Cependant, ajoute-t-il avec tristesse, les Romains, pliant sous la grande fortune de cet homme et recevant le frein, persuadés que le seul moyen de respirer et d’assoupir toutes ces guerres civiles et toutes ces convulsions, c’était de se soumettre à un seul, le nommèrent dictateur perpétuel, et c’était là, la plus palpable et la plus inouïe des tyrannies, puisque, à l’autorité absolue et souveraine, à la pleine et personnelle toute-puissance de la monarchie, on ajoutait de plus le droit de n’en être jamais dépossédé. »
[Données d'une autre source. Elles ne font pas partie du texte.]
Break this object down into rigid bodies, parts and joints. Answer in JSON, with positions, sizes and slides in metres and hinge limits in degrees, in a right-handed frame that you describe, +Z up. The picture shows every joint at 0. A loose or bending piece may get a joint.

Cependant le droit, la légitimité, le respect manquaient tellement à cette usurpation de César, que ses soldats eux-mêmes, en suivant au Capitole son char de triomphe, tournaient en dérision le maître qu’ils imposaient ainsi aux citoyens. Ils le montraient du doigt à la population, avec des railler les soldatesques sur son front chauve, sur ses mœurs efféminées, sur ses adultères, sur son impiété, sur les turpitudes de sa jeunesse chez Nicomède, sur tous les vices qu’ils couronnaient effrontément sur la tête de leur général. C’est le comble de l’ignominie, pour un peuple, de mépriser celui qu’il subit. Cette ignominie ne fut pas épargnée aux Romains par les vétérans et les Gaulois de César.